Ese debate debería centrarse, especialmente, en comprender la altura y el grosor de las barreras estructurales que impiden a las mujeres alcanzar los más altos cargos en el sistema judicial, con el fin de buscar alternativas de política pública y generar acciones concretas e inmediatas para enfrentar el fenómeno.

En definitiva, la lucha por una Corte Suprema que refleje la diversidad de la sociedad es parte de una lucha más amplia por la igualdad de género en todos los ámbitos de la vida pública y privada.  Esta lucha no es exclusiva “de las mujeres” o “para las mujeres”.  Sería un error pensar eso, ya que se trata de una cuestión de justicia y equidad mucho más profunda que, al final de cuentas, busca proveer a la sociedad argentina de un sistema de administración de justicia más democrático.

Es momento de reflexionar seriamente sobre el tipo de instituciones que queremos para nuestro país y de actuar en consecuencia. La igualdad de género en la Corte Suprema no es un lujo, una gracia ni una concesión de las autoridades, sino una imposición convencional, constitucional y reglamentaria, y una verdadera y propia necesidad para un sistema de administración de justicia legítimo democráticamente. 

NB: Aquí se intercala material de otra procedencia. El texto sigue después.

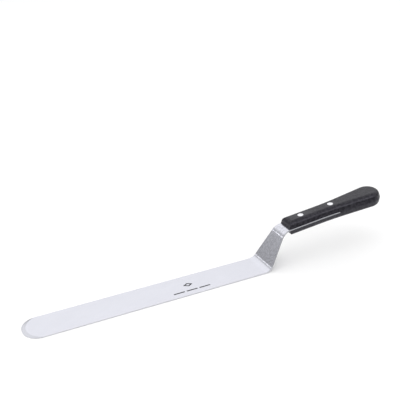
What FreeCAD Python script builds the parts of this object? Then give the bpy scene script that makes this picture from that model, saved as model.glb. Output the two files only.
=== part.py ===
"""Offset spatula for spreading icing and lifting cakes.

The blade, its cranked neck and its tang are one bent piece of spring steel. The tang sits in a slot sawn
into a one-piece plastic handle, and two cutler's rivets, each a tubular half and a solid half, hold it there.

Millimetres. +X runs from the blade's tip towards the handle, +Y to the left of that, +Z up. The origin is the
middle of the blade's flat underside, on which the spatula rests.
"""
import FreeCAD, Part

import math
import os
import re

import Sketcher

OUT = "parts"
SHEET = "dimensions"

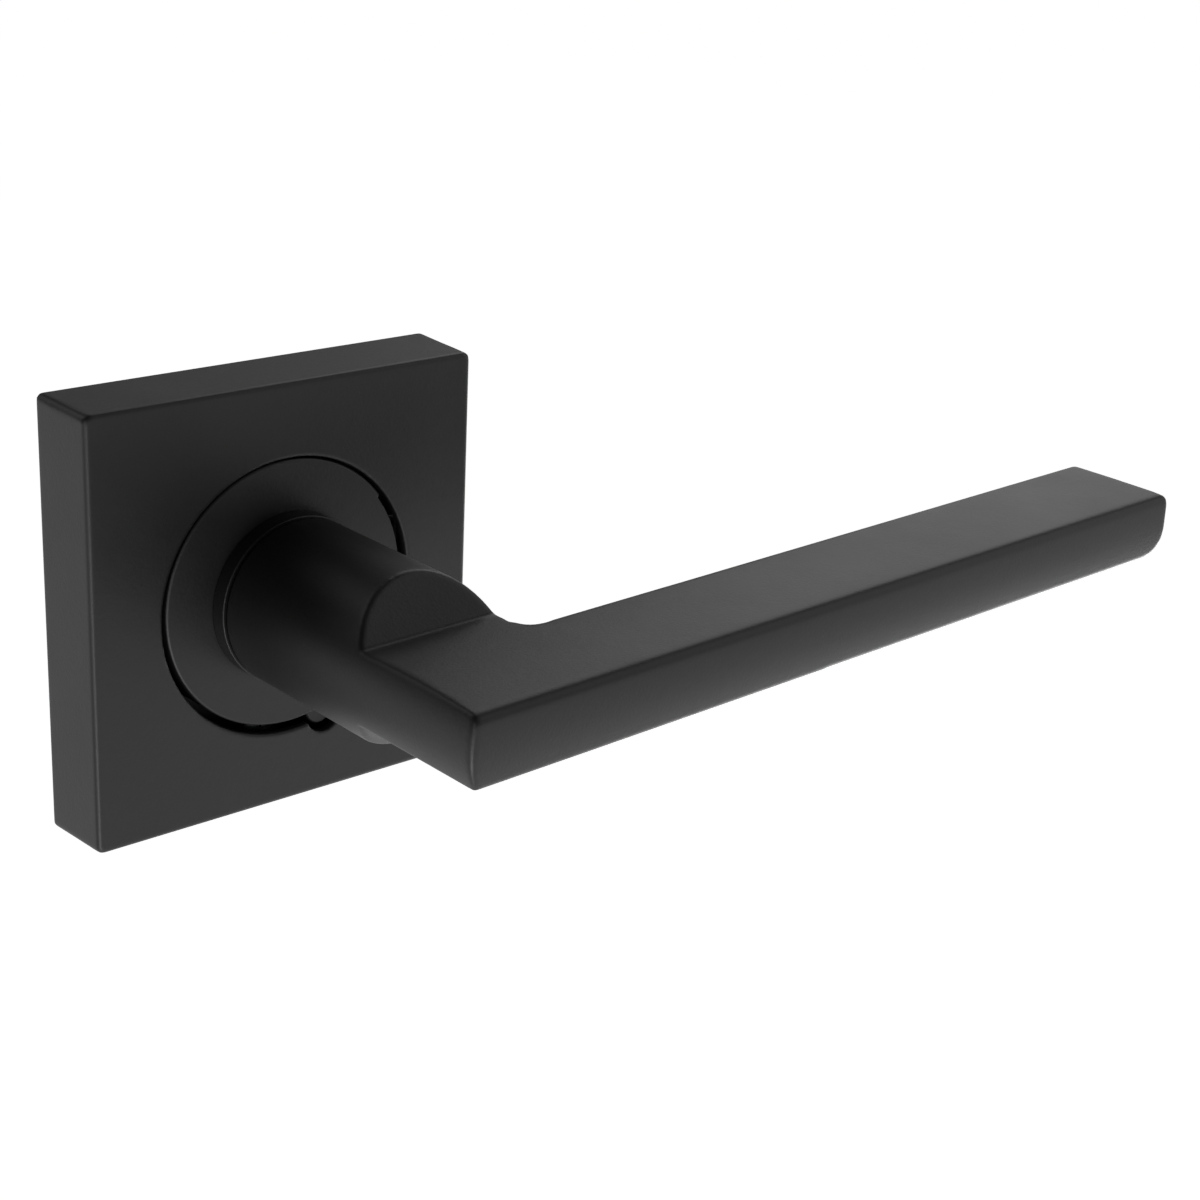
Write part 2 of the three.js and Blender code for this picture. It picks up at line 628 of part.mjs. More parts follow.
// Thin ring pressed into three waves, which takes up the lever's end play.
function waveWasher() {
  const segments = 36;
  const [inner, outer, thickness, rise] = [8.1, 9.8, 0.25, 0.08];
  const positions = [];
  const indices = [];
  for (let i = 0; i < segments; i++) {
    const angle = (i / segments) * 2 * Math.PI;
    const middle = WASHER_FRONT + 0.2 + rise * Math.cos(3 * angle);
    const [front, back] = [middle - thickness / 2, middle + thickness / 2];
    for (const [radius, y] of [[inner, front], [outer, front], [outer, back], [inner, back]]) {
      positions.push(radius * Math.cos(angle), y, radius * Math.sin(angle));
    }
    const next = (i + 1) % segments;
    for (let corner = 0; corner < 4; corner++) {
      const [a, b] = [i * 4 + corner, i * 4 + ((corner + 1) % 4)];
      const [c, d] = [next * 4 + ((corner + 1) % 4), next * 4 + corner];
      indices.push(a, b, c, a, c, d);
    }
  }
  const geometry = new THREE.BufferGeometry();
  geometry.setAttribute("position", new THREE.Float32BufferAttribute(positions, 3));
  geometry.setIndex(indices);
  return mesh("wave_washer", geometry, springSteel);
}

// Retaining ring in the spigot's groove: open at one side, with a plier eye on each end.
function circlip() {
  const inner = SPIGOT_RADIUS - 0.5;
  const outer = 9.1;
  const opening = degrees(22);
  const outline = new THREE.Shape();
  outline.absarc(0, 0, outer, opening, 2 * Math.PI - opening);
  outline.absarc(0, 0, inner, 2 * Math.PI - opening, opening, true);
  let ring = solid(plateOf(outline, CIRCLIP_BACK, CIRCLIP_FRONT, { curveSegments: 18 }));
  const eyeRadius = 1.15;
  for (const side of [-1, 1]) {
    const [x, z] = aroundAxis(8.9, side * (opening + degrees(5)));
    const eye = cylinder(eyeRadius, CIRCLIP_BACK, CIRCLIP_FRONT, SMALL_ROUND).translate(x, 0, z);
    const pliers = cylinder(0.55, PAST, CIRCLIP_FRONT - PAST, SMALL_ROUND).translate(x, 0, z);
    ring = ring.add(solid(eye)).subtract(solid(pliers));
  }
  const spigot = cylinder(inner, PAST, CIRCLIP_FRONT - PAST);
  return mesh("circlip", geometryOf(ring.subtract(solid(spigot))), darkSteel);
}

// ---------------------------------------------------------------- the assembly

const fixed = new THREE.Group();
fixed.add(
  mountingPlate(),
  frontBush(),
  backPlate(),
  rivet("rivet_top", 1),
  rivet("rivet_bottom", -1),
  stopPin("stop_pin_top", 1),
  stopPin("stop_pin_bottom", -1),
  coverClip("cover_clip_left", -1),
  coverClip("cover_clip_right", 1),
  returnSpring(),
);
for (const [corner, side, up] of SCREW_CORNERS) {
  fixed.add(woodScrew(`wood_screw_${corner}`, side, up));
}

const turning = new THREE.Group();
turning.rotation.y = degrees(-REST_TILT);
turning.add(lever(), squareSpindle(), grubScrew(), springDriver(), waveWasher(), circlip());

const handle = new THREE.Group();
handle.add(fixed, turning, roseCover());

export default handle;
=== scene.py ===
# %% [markdown]
# # A door lever handle on a square rose
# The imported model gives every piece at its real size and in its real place. This file
# models the pieces again with the rounded edges, threads and finishes that the real ones
# have. The lever runs along +X, the spindle goes into the door along +Y, and +Z is up.

import math

import bpy
import numpy as np
from mathutils import Euler, Matrix, Vector
from mathutils.geometry import intersect_sphere_sphere_2d


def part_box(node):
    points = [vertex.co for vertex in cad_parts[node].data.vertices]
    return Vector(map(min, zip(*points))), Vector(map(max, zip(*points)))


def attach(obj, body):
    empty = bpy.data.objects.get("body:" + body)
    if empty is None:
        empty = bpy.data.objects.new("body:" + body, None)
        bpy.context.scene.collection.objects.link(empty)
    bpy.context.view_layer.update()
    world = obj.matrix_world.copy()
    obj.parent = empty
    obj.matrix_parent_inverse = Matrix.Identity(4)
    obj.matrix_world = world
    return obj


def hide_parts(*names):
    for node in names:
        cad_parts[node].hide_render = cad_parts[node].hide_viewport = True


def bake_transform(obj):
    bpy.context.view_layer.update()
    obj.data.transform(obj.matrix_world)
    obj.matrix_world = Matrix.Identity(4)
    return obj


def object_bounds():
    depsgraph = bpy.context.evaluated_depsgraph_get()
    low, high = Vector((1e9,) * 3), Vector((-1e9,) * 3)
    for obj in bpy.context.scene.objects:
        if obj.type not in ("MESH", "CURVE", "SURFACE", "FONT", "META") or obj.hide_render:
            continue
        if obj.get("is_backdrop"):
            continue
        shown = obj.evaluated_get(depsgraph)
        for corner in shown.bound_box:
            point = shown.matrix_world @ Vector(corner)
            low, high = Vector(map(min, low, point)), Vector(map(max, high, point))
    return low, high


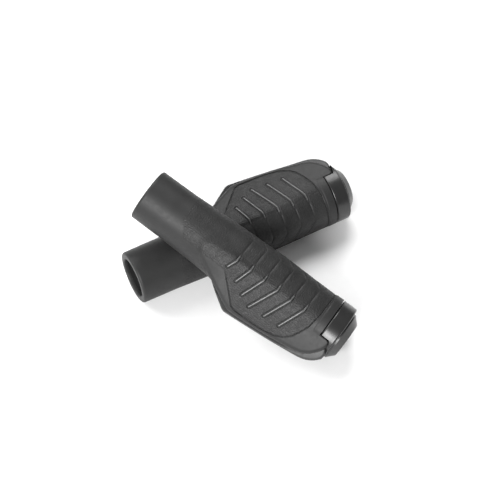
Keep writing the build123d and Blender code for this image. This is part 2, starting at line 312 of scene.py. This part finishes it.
def soft_max(a, b, k):
    """The larger of two fields, rounded where they meet."""
    h = np.clip(0.5 - 0.5 * (b - a) / k, 0, 1)
    return b * (1 - h) + a * h + k * h * (1 - h)


def soft_min(a, b, k):
    """The smaller of two fields, blended where they meet."""
    return -soft_max(-a, -b, k)


def round_drop(distance, width, depth):
    """How far a rounded edge has dropped at a distance in from it."""
    turn = np.clip(1 - distance / width, 0, 1)
    return depth * (1 - np.sqrt(np.maximum(1 - turn**2, 0)))


def to_outline(x, y, points):
    """Signed distance to a closed outline, negative inside, and the nearest point on it."""
    x = np.asarray(x, dtype=float)
    y = np.asarray(y, dtype=float)
    best = np.full(x.shape, FAR)
    near_x = np.zeros(x.shape)
    near_y = np.zeros(x.shape)
    inside = np.zeros(x.shape, dtype=bool)
    for (x0, y0), (x1, y1) in zip(points, points[1:] + points[:1]):
        dx, dy = x1 - x0, y1 - y0
        t = np.clip(((x - x0) * dx + (y - y0) * dy) / (dx * dx + dy * dy), 0, 1)
        px, py = x0 + t * dx, y0 + t * dy
        d = (x - px) ** 2 + (y - py) ** 2
        closer = d < best
        best = np.where(closer, d, best)
        near_x = np.where(closer, px, near_x)
        near_y = np.where(closer, py, near_y)
        crosses = (y0 > y) != (y1 > y)
        at = x0 + (y - y0) / (dy if dy else TINY) * dx
        inside ^= crosses & (x < at)
    return np.where(inside, -1.0, 1.0) * np.sqrt(best), near_x, near_y


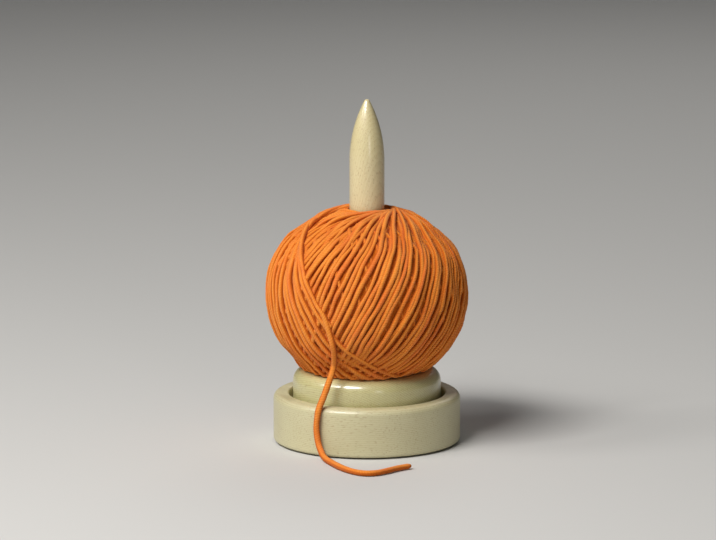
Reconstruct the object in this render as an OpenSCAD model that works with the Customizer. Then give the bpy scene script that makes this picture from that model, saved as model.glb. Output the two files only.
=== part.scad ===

El desafío está planteado, actualmente, en sede del Senado de la Nación y ante el Poder Judicial. Necesitamos de funcionarios y funcionarias públicas (en este caso, senadores, senadoras, jueces y juezas) que estén a la altura de las circunstancias. Y también de una sociedad comprometida que tome consciencia de la gravedad del asunto y exija en consecuencia.

 

 

 

[1] “Gil Domínguez, Andrés y otros c/ en s/ Amparo Ley 16.986” (CAF 6034/2024), con sentencia de primera instancia adversa y actualmente con un recurso extraordinario por salto de instancia pendiente de decisión ante la Corte Suprema; y “Asociación Civil con Personería Jurídica Red Mujeres para la Justicia y otros c/ Honorable Cámara de Senadores de la Nación y otro s/ Amparo” (CAF 10637/2024), con medida cautelar rechazada en primera instancia y pendiente de decisión ante la Cámara de Apelaciones del fuero, y con el expediente principal a dictamen del Fiscal previo a dictar sentencia definitiva.